L'USINE DE DESSALEMENT DE LA DISCORE
Près du phare de Dakar, le bâtiment devrait se situer sur le flanc sud de la colline et ses tuyaux installés en contrebas sur la plage des Mamelles

Au bout d’un sentier qui descend le long de la colline du phare de Dakar, des petits restaurants construits en bois recyclés bordent la petite plage des Mamelles. Saliou et ses amis y viennent s’y détendre tous les week-ends, depuis le quartier populaire Médina. « C’est ouvert à tout le monde, que tu aies de l’argent ou non. Ailleurs, tout le littoral est privatisé maintenant, et on n’a pas de quoi y accéder », explique le jeune Sénégalais. Mais les plagistes pourraient bientôt devoir céder la place aux ingénieurs.

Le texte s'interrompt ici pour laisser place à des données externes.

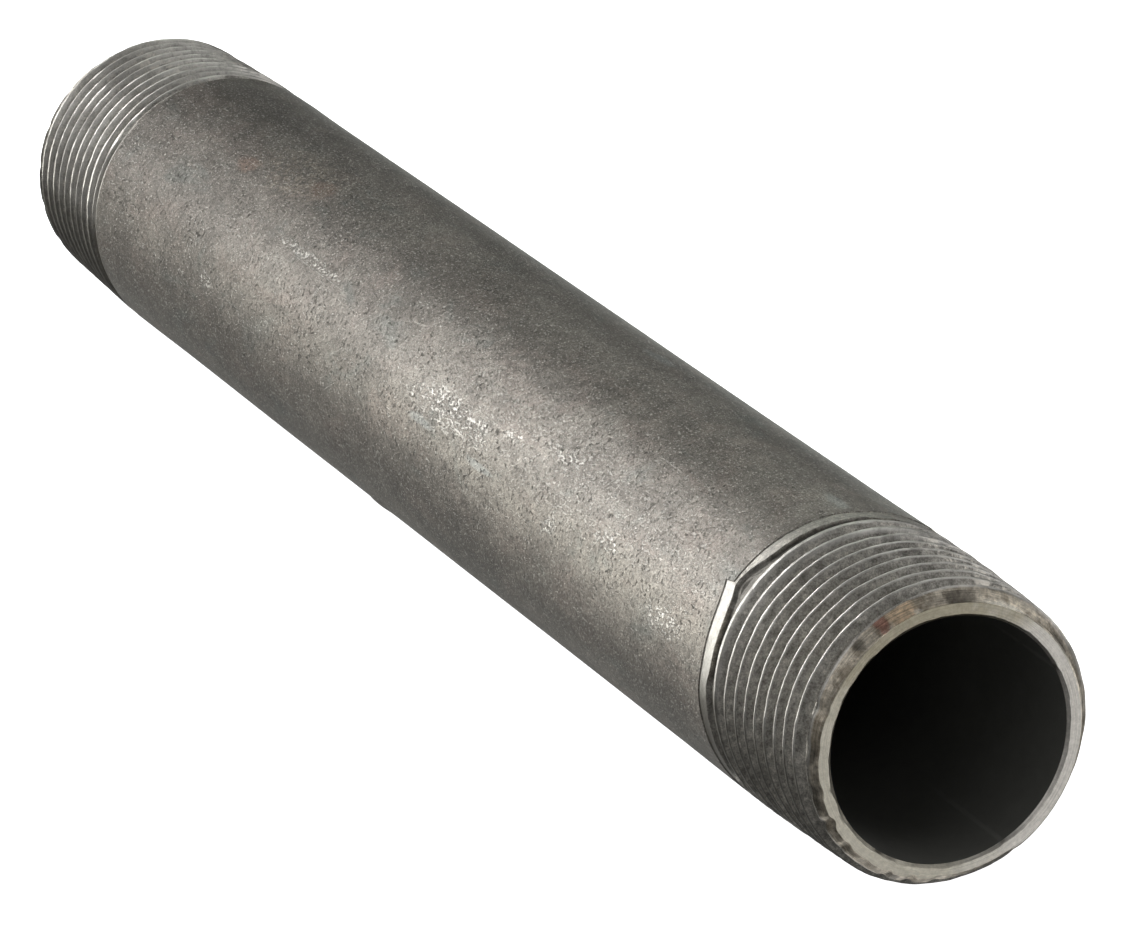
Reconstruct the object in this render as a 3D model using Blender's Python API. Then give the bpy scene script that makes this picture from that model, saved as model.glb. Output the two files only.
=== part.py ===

Dans ce recoin de la pointe des Almadies, la construction d’une usine de dessalement est à l’étude depuis 2015. Financée par un prêt de l’Agence japonaise de coopération internationale (JICA) de 27,5 milliards de yens (quelque 200 millions d’euros), elle devrait atteindre une capacité de 50 000 m3 par jour pour faire face à l’expansion démographique des pôles de Dakar, Thiès et Mbour, où les besoins en eau devraient presque doubler entre 2020 et 2035.
« Ce projet contribuera à améliorer le réseau d’approvisionnement en eau de la ville, à diversifier les sources locales et à renforcer la capacité d’approvisionnement », selon le site officiel de l’usine de dessalement, dont la Société nationale des eaux du Sénégal (Sones) est le maître d’œuvre. Et le projet accélère : après quatre ans de statu quo, les restaurateurs ont été de nouveau convoqués début avril par la préfecture des Almadies, pour discuter de leur départ.
Au bord de la plage où elle grille ses poissons, Khadija Wade fait partie de ceux qui pensent que l’usine est un mal pour un bien. « A la maison, l’eau coupe pendant des heures ou des jours. Quand elle coule, elle est d’une couleur marron ou beige, avec beaucoup de saletés. Et je n’ai pas les moyens d’acheter de l’eau minérale », témoigne, résignée, la restauratrice qui travaille avec son frère au pied de la colline des Mamelles depuis plus de vingt ans.
Une plage réduite comme peau de chagrin
« Ce projet nous arrange, car on espère avoir un dédommagement intéressant qui nous permettra d’ouvrir autre chose », précise-t-elle, dans l’espoir que les populations locales soient aussi recrutées pour le chantier ou pour le fonctionnement de la station de dessalement.
Selon les plans, l’usine sera plantée sur le flanc sud de la colline du phare et la station de pompage et les tuyaux seront installés en contrebas sur la plage des Mamelles, qui sera encore en partie accessible. « Mais la plage a déjà été réduite de 800 à 20 mètres de longueur en quelques années à cause de projets immobiliers ou hôteliers. Avec cette installation industrielle en plus, il ne restera plus rien », s’inquiète Mohamed Lamine Souma, doyen et chargé de la communication du collectif Tefesu Bir pour la protection du littoral des Mamelles, qui regroupe les restaurateurs concernés.